Não existia. Foi uma receita criada para o concurso das sete maravilhas da gastronomia portuguesa. "É um prato de autor que não fazia parte do receituário da região", confessa Octávio Freitas, chefe executivo do Hotel Four Views Baía & Oásis, no Funchal, responsável pela confecção dos pratos que a Região Autónoma da Madeira apresentou como candidatos e autor da receita de coelho de Porto Santo à caçador.
"O Porto Santo nunca teve referências gastronómicas próprias e eu quis mudar essa situação. Imaginei-me a cozinhar com os ingredientes de há 200 ou 300anos, só com o que havia na ilha, daí que esta seja uma receita muito simples que inclui cebola brava e ervas características da serra", explica. Se a confecção é fácil, difícil será encontrar alguns dos ingredientes fora do contexto daquela ilha, sobretudo aquele que é imprescindível: o coelho, uma peça que, segundo o chefe, tem características únicas. "É uma carne muito particular, recebe uma forte influência da maresia.
Contudo, como a época de caça abrange apenas Setembro e Outubro, não existe em quantidade para produzir o coelho em larga escala". Ainda que assuma a sua visão de que a gastronomia "são novas formas de interpretar velhos sabores", Octávio Freitas remata com um desabafo: "Nunca pensei que este fosse o prato escolhido pela organização do concurso".
O lamento repete-se do lado da Confraria Gastronómica da Madeira, pela voz do presidente Gregório Freitas: "Enquanto a espetada ou o bolo do caco têm um impacto económico forte e chegam a milhares de pessoas, este prato não". Dos 18 inicialmente propostos, entre os quais a famosa espetada madeirense, o coelho de Porto Santo à caçador foi o eleito pelo júri para seguir no concurso e disputar o título de melhor prato de caça.
"A princípio a nossa reacção foi desligar-nos do processo. Entretanto, não quisemos desperdiçar esta oportunidade". O que se tem traduzido em alguns eventos de apresentação do prato em restaurantes da Madeira e do continente para angariar o apoio e os votos em torno de um candidato que, para Gregório Freitas, não reúne consenso. "A maioria dos madeirenses não conhece este prato e, mesmo em Porto Santo, só pessoas de idade avançada o conhecem".
A pergunta torna-se inevitável: por que foi este prato candidato? "A confraria apresentou alguns pratos regionais para os divulgar porque vários tinham caído em desuso.
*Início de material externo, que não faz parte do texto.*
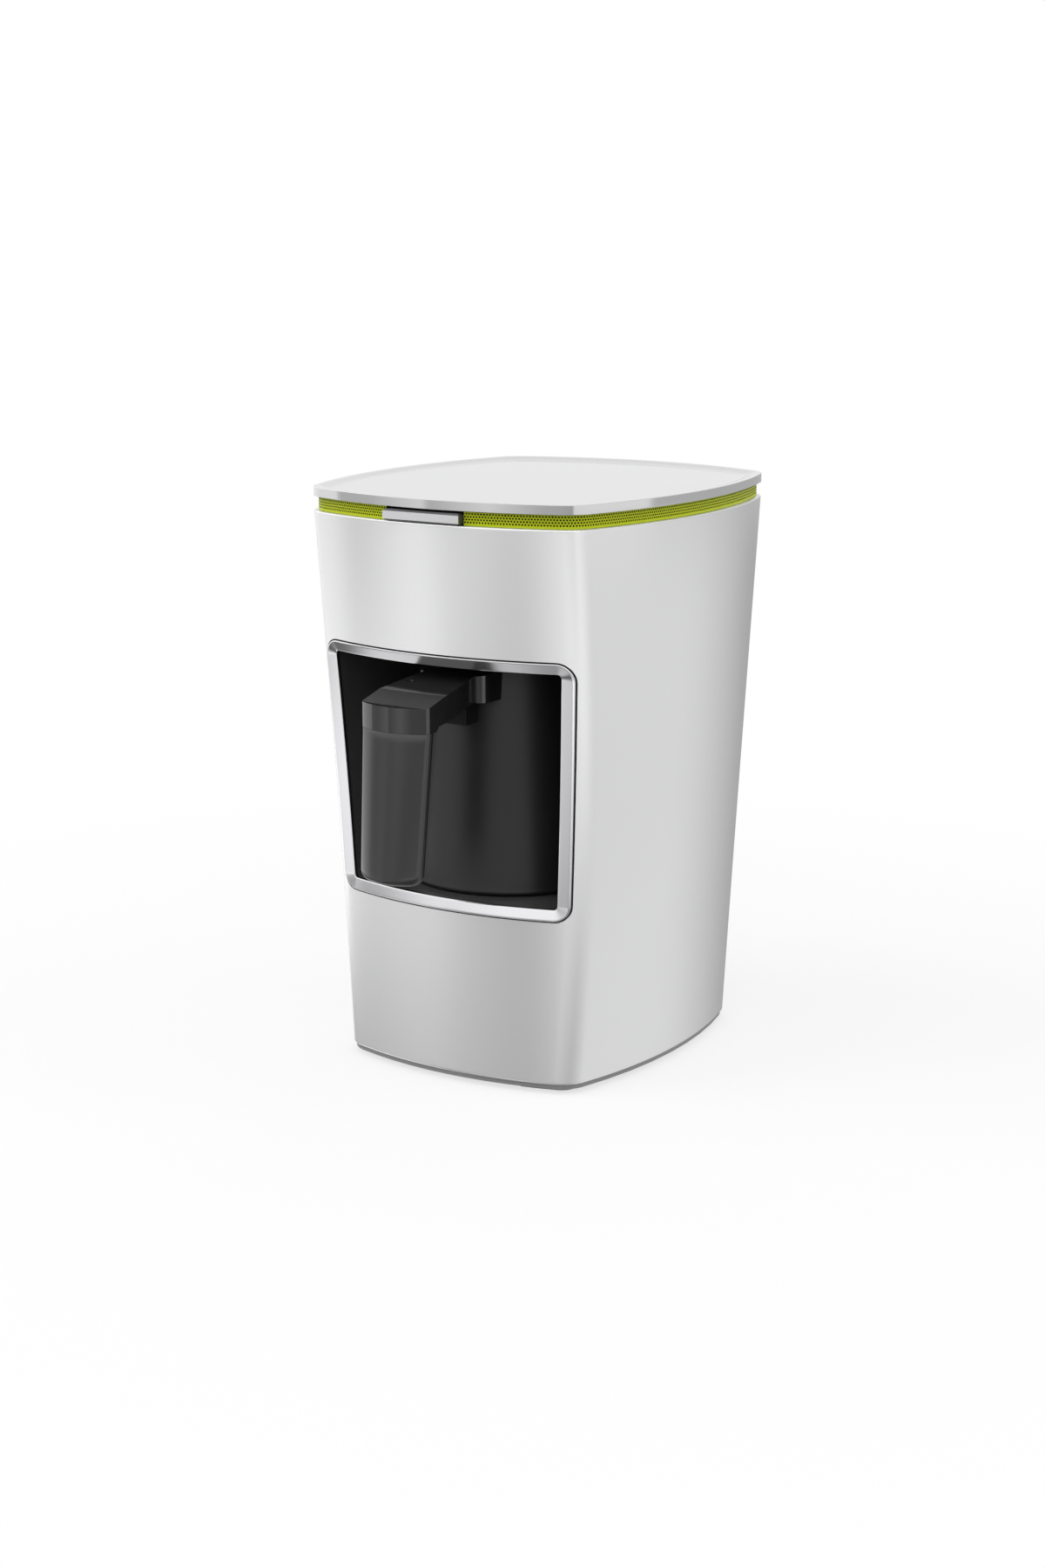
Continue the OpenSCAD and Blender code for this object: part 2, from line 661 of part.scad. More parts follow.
module niche_liner() place() color("#151515") difference() {
    union() {
        niche_form(niche_wall);
        intersection() {
            front_slab(flange_y, flange_back, bezel_z - slab_over, bezel_z + bezel_h + slab_over, slab_hw);
            along_y(-body_top_d, 0)
                polygon(bezel_outline(-flange_grow, -flange_grow, -flange_grow, bezel_r + flange_grow));
            body_form(flange_y);
        }
        both(liner_screw_x) {
            block([-ear_hw, liner_ear_y(1) + touch, liner_roof_z - 1],
                  [ear_hw, liner_ear_y(1) + ear_t, liner_screw_z(1) + ear_over]);
            block([-ear_hw, liner_ear_y(-1) + touch, liner_screw_z(-1) - ear_over],
                  [ear_hw, liner_ear_y(-1) + ear_t, niche_z0 - 1]);
        }
        both(socket_screw_x) rod_y(0, niche_back_y + 1, socket_boss_y, plug_z, boss_r);
        both(sensor_screw_x) rod_z(0, pot_y, niche_z1 + 1, sensor_boss_z, boss_r);
    }
    front_slab(-60, flange_y, bezel_z - 25, bezel_z + bezel_h + 25, slab_hw);
    niche_form(0);
    block([-socket_hw - socket_play, niche_back_y - 1, socket_z0 - socket_play],
          [socket_hw + socket_play, niche_back_y + niche_wall + 0.5, socket_z1 + socket_play]);
    rod_z(0, pot_y, niche_z1 - 1, liner_roof_z + 1, sensor_r + 0.15);
    at_liner_screws() translate([0, 0, -1]) cylinder(h = 5, r = pass_r);
    both(socket_screw_x) rod_y(0, niche_back_y + niche_wall, socket_boss_y + 1, plug_z, thread_r);
    both(sensor_screw_x) rod_z(0, pot_y, liner_roof_z, sensor_boss_z + 1, thread_r);
    at_clips()
        block([-clip_w / 2 - 2 * clip_play, 0, -clip_play],
              [clip_w / 2 + 2 * clip_play, clip_hook_y, clip_t + clip_play]);
}

module liner_screws() place() color("silver")
    at_liner_screws() translate([0, 0, ear_t + touch]) screw(8);

// ---- Start button ----

face_t = 1;
module button_face() place() color("silver")
    block([-button_w / 2, button_front_y, button_z0],
          [button_w / 2, button_front_y + face_t - touch, button_z1]);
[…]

Nunca pensámos que este fosse o sobrevivente", conclui.
Receita
Corte a peça de carne em nacos e tempere a gosto com 12 horas de antecedência. Coza a carne durante meia hora em água sem tempero. Corte os talos de cebola em rodelas e esmague os alhos e refogue com banha de porco juntamente com a carne pré-cozida caramelizando até obter cor dourada. Adicione o vinho e o caldo da cozedura até cobrir a carne. Deixe cozinhar em lume brando e finalize com umas gotas de vinagre de vinho.